Впрочем, я не ставил перед собой цели попытаться охватить то, что по любым меркам является необъятным, до сих пор неисследованным интеллектуальным ландшафтом. Я представляю эту краткую историю линий с куда более скромными намерениями: просто нанести на поверхность этого ландшафта пару царапин – что-то наскрести на ней. Таким образом, книгу следует читать как пролегомены, чья цель состоит в том, чтобы наметить линии исследования, которые могли бы вдохновить других на продолжение, в каких бы направлениях собственные знания и опыт их ни повели. Я написал эту книгу как открытое приглашение присоединиться к начинанию, у которого, насколько я знаю, нет названия. Люди, изучающие вещи, называют себя исследователями материальной культуры. Люди, изучающие линии, называют себя… Я не знаю, как они себя называют, но я точно знаю, что стал одним из них.

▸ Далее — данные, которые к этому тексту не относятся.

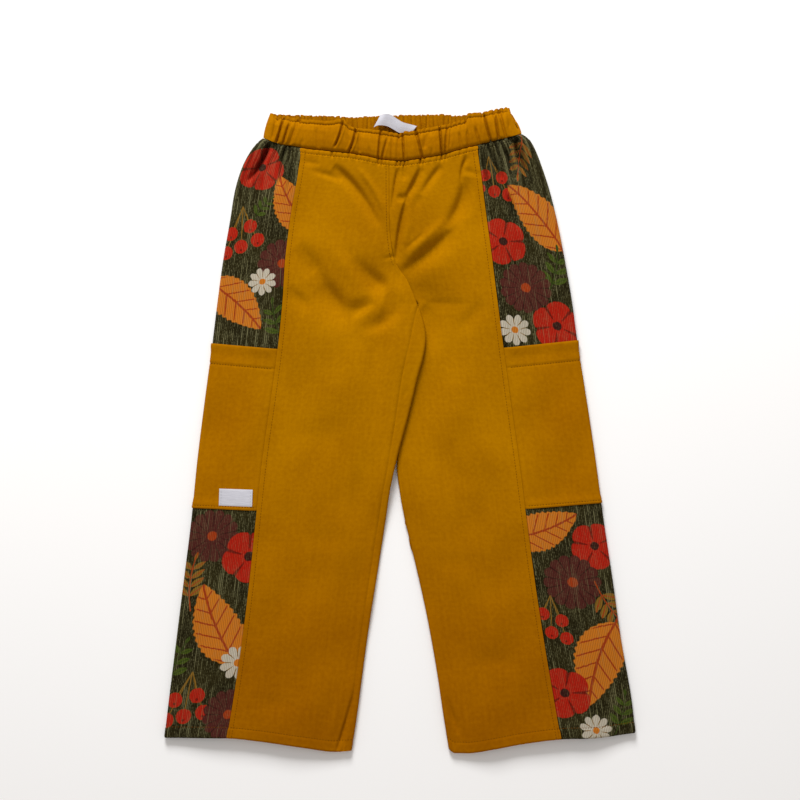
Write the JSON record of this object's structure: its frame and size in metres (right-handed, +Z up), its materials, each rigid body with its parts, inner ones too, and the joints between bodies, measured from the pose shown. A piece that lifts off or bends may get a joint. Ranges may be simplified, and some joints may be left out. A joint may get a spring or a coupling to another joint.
{
  "type": "child's pull-on trousers",
  "caption": "Pull-on trousers laid flat, front up: twill legs, printed corduroy side panels, patch pockets and a gathered elastic waistband.",
  "frame": {"origin": "on the floor under the middle of the trousers as they lie", "axes": "+Z up from the floor through the cloth, +Y from the hems towards the waist, +X to the viewer's right"},
  "size_m": [0.4718, 0.6459, 0.0199],
  "materials": {
    "twill": "matte mustard cotton twill",
    "corduroy": "printed fine-wale corduroy on dark olive",
    "label": "blank white woven label"
  },
  "bodies": {
    "root": {"front_left": "twill", "front_right": "twill", "back_left": "twill", "back_right": "twill", "side_left": "corduroy", "side_right": "corduroy", "pocket_left": "twill", "pocket_right": "twill", "waistband_front": "twill", "waistband_back": "twill", "label_pocket": "label", "label_waist": "label"}
  },
  "joints": []
}
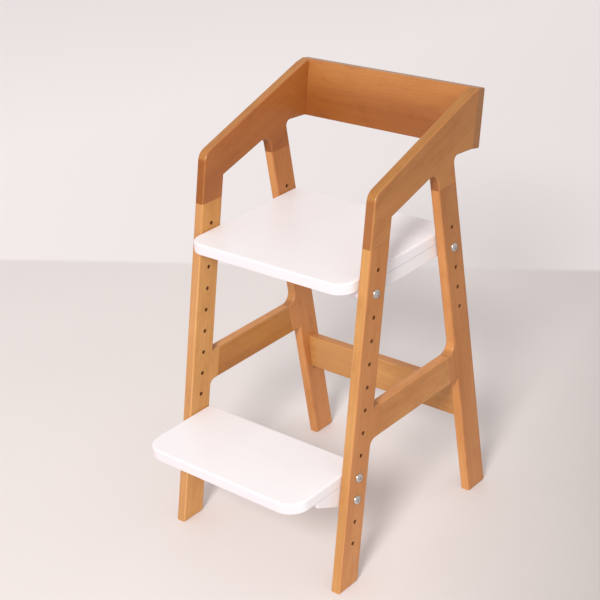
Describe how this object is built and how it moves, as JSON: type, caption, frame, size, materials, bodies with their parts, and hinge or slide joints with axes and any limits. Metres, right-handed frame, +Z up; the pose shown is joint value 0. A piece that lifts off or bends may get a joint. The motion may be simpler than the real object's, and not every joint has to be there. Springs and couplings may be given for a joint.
{
  "type": "growing high chair",
  "caption": "Wooden growing high chair with open side frames, rows of adjustment holes, a white seat board and a white footrest that slides up and down the front legs.",
  "frame": {"origin": "on the floor, at the middle of the chair's overall width and depth", "axes": "+Z up, -Y towards the front that the child faces, +X towards the frame named right"},
  "size_m": [0.4106, 0.5473, 0.7872],
  "materials": {
    "oiled_wood": "stained and oiled, satin",
    "white_lacquer": "white lacquer, satin",
    "tenon_wood": "plain beech, unfinished",
    "bolt_steel": "zinc plated, semi-bright",
    "screw_steel": "zinc plated",
    "insert_metal": "plain machined"
  },
  "bodies": {
    "frame": {"backboard": "oiled_wood", "left_arm": "oiled_wood", "left_arm_front_tenon": "tenon_wood", "left_arm_rear_tenon": "tenon_wood", "left_front_leg": "oiled_wood", "left_front_seat_bolt": "bolt_steel", "left_front_seat_insert": "insert_metal", "left_front_seat_screw": "screw_steel", "left_lower_backboard_screw": "screw_steel", "left_rear_leg": "oiled_wood", "left_rear_rail_tenon": "tenon_wood", "left_rear_seat_bolt": "bolt_steel", "left_rear_seat_insert": "insert_metal", "left_rear_seat_screw": "screw_steel", "left_seat_rail": "white_lacquer", "left_side_stretcher": "oiled_wood", "left_stretcher_front_tenon": "tenon_wood", "left_stretcher_rear_tenon": "tenon_wood", "left_upper_backboard_screw": "screw_steel", "rear_rail": "oiled_wood", "right_arm": "oiled_wood", "right_arm_front_tenon": "tenon_wood", "right_arm_rear_tenon": "tenon_wood", "right_front_leg": "oiled_wood", "right_front_seat_bolt": "bolt_steel", "right_front_seat_insert": "insert_metal", "right_front_seat_screw": "screw_steel", "right_lower_backboard_screw": "screw_steel", "right_rear_leg": "oiled_wood", "right_rear_rail_tenon": "tenon_wood", "right_rear_seat_bolt": "bolt_steel", "right_rear_seat_insert": "insert_metal", "right_rear_seat_screw": "screw_steel", "right_seat_rail": "white_lacquer", "right_side_stretcher": "oiled_wood", "right_stretcher_front_tenon": "tenon_wood", "right_stretcher_rear_tenon": "tenon_wood", "right_upper_backboard_screw": "screw_steel", "seat_board": "white_lacquer"},
    "footrest": {"footrest_board": "white_lacquer", "left_footrest_bracket": "white_lacquer", "left_footrest_tenon": "tenon_wood", "left_lower_footrest_bolt": "bolt_steel", "left_lower_footrest_insert": "insert_metal", "left_upper_footrest_bolt": "bolt_steel", "left_upper_footrest_insert": "insert_metal", "right_footrest_bracket": "white_lacquer", "right_footrest_tenon": "tenon_wood", "right_lower_footrest_bolt": "bolt_steel", "right_lower_footrest_insert": "insert_metal", "right_upper_footrest_bolt": "bolt_steel", "right_upper_footrest_insert": "insert_metal"}
  },
  "joints": [
    {"name": "footrest_height", "type": "slide", "parent": "frame", "child": "footrest", "axis": [0, 0.2284, 0.9736], "range_m": [-0.08217, 0.16434]}
  ]
}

И при этом я пополнил ряды рисовальщиков, каллиграфов, писцов, рассказчиков, пешеходов, мыслителей, наблюдателей – на самом деле практически всех, кто когда-либо жил. Ведь люди обитают в мире, который состоит в первую очередь не из вещей, а из линий. В конце концов, что такое вещь или даже личность, если не сплетение линий – путей роста и движения – всех многочисленных составляющих, что собраны в вещи или личности? Первоначально слово «вещь» означало собрание людей и место, где они собираются для решения своих дел. Следуя происхождению слова, можно сказать, что всякая вещь есть парламент линий. В этой книге я надеюсь показать, что изучать людей и вещи – значит изучать линии, из которых они сделаны.